• **Instructions to follow**
Only the lines from the start of the material through the line containing "lip_h = 0.42; // [0.36:0.01:0.6]" are to be extracted, exactly as they appear.

>> BEGIN Data block

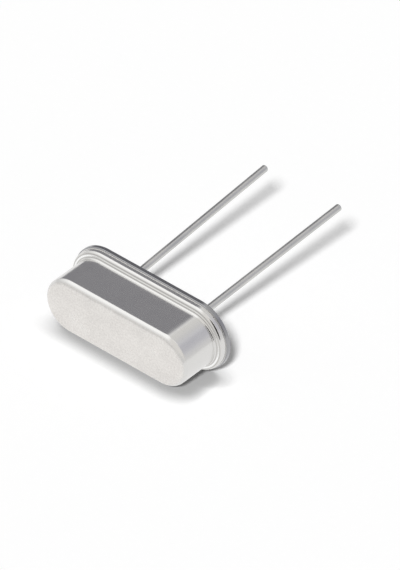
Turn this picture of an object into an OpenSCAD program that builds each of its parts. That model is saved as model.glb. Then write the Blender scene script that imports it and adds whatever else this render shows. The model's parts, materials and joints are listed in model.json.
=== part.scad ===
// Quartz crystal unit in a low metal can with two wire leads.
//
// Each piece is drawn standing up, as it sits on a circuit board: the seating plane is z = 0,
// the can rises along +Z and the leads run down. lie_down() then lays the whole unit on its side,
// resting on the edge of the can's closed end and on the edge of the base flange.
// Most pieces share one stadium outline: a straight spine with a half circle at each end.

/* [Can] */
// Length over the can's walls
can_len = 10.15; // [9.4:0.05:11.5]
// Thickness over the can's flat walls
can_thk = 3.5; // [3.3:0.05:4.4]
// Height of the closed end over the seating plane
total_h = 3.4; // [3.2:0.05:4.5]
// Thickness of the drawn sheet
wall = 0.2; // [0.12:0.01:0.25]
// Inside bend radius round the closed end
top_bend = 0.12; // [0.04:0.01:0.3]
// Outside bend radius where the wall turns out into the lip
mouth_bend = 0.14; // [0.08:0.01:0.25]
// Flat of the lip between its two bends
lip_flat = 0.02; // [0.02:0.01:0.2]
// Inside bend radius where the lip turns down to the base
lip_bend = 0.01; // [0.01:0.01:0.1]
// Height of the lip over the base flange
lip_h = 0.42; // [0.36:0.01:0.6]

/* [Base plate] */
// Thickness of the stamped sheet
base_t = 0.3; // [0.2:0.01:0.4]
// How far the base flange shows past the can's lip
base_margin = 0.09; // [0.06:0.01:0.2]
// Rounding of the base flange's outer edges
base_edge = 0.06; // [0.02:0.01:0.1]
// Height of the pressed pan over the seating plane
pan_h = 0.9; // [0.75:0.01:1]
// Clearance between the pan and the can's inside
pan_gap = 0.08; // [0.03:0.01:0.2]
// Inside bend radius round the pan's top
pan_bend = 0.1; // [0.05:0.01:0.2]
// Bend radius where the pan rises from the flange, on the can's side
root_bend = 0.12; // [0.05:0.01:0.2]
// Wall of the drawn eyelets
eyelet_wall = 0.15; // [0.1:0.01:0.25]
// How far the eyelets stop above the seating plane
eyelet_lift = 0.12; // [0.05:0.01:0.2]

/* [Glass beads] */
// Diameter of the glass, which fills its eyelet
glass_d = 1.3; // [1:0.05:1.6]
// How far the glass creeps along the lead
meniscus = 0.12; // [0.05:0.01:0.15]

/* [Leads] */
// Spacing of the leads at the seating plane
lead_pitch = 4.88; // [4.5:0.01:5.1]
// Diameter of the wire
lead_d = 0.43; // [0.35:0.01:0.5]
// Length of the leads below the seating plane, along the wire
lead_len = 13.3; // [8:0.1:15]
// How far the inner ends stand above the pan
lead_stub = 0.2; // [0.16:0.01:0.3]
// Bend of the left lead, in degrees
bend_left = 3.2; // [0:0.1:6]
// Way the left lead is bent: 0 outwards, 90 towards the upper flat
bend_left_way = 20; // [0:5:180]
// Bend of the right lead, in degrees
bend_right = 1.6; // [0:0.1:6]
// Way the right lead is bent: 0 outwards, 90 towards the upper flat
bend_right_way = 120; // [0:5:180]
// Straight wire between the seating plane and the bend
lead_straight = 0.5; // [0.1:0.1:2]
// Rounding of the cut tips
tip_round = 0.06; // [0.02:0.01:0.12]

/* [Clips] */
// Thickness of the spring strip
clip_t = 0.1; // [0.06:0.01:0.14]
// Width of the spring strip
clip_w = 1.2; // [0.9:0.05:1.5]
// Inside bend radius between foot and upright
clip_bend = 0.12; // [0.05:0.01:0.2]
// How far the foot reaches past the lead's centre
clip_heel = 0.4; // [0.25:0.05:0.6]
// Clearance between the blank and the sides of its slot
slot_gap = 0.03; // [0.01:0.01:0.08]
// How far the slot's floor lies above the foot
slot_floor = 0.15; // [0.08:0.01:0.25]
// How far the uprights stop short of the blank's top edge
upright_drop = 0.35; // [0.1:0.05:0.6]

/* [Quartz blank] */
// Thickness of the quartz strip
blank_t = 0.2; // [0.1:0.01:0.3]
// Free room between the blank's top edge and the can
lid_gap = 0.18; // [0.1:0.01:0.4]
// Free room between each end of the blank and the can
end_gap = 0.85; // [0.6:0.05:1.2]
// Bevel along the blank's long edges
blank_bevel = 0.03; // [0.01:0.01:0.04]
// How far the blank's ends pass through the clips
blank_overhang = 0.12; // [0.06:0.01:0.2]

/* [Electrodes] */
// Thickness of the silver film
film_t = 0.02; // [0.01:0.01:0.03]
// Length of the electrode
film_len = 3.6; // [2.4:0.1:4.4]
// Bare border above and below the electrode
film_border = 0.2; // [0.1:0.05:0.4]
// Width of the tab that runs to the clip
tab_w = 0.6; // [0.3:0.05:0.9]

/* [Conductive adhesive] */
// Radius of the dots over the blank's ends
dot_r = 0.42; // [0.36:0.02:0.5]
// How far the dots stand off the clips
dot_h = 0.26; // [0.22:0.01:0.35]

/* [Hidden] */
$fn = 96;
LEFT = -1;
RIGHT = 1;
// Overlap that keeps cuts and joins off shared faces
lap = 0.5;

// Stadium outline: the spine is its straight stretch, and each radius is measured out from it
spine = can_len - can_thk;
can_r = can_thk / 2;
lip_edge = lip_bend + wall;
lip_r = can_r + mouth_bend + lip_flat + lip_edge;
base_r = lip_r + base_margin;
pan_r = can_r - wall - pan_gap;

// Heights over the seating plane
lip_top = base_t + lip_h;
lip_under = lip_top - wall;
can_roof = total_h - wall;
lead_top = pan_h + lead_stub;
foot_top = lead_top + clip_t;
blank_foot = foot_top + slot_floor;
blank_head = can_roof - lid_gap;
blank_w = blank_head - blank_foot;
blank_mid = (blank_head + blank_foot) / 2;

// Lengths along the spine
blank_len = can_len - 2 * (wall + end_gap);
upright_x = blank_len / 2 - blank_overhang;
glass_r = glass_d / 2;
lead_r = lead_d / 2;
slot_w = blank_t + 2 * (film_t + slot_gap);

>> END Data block

• **Task answer**
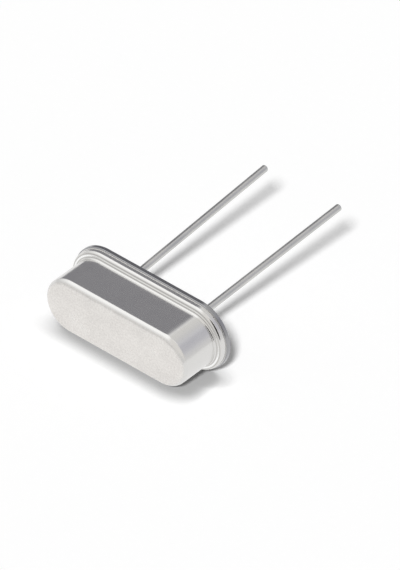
Turn this picture of an object into an OpenSCAD program that builds each of its parts. That model is saved as model.glb. Then write the Blender scene script that imports it and adds whatever else this render shows. The model's parts, materials and joints are listed in model.json.
=== part.scad ===
// Quartz crystal unit in a low metal can with two wire leads.
//
// Each piece is drawn standing up, as it sits on a circuit board: the seating plane is z = 0,
// the can rises along +Z and the leads run down. lie_down() then lays the whole unit on its side,
// resting on the edge of the can's closed end and on the edge of the base flange.
// Most pieces share one stadium outline: a straight spine with a half circle at each end.

/* [Can] */
// Length over the can's walls
can_len = 10.15; // [9.4:0.05:11.5]
// Thickness over the can's flat walls
can_thk = 3.5; // [3.3:0.05:4.4]
// Height of the closed end over the seating plane
total_h = 3.4; // [3.2:0.05:4.5]
// Thickness of the drawn sheet
wall = 0.2; // [0.12:0.01:0.25]
// Inside bend radius round the closed end
top_bend = 0.12; // [0.04:0.01:0.3]
// Outside bend radius where the wall turns out into the lip
mouth_bend = 0.14; // [0.08:0.01:0.25]
// Flat of the lip between its two bends
lip_flat = 0.02; // [0.02:0.01:0.2]
// Inside bend radius where the lip turns down to the base
lip_bend = 0.01; // [0.01:0.01:0.1]
// Height of the lip over the base flange
lip_h = 0.42; // [0.36:0.01:0.6]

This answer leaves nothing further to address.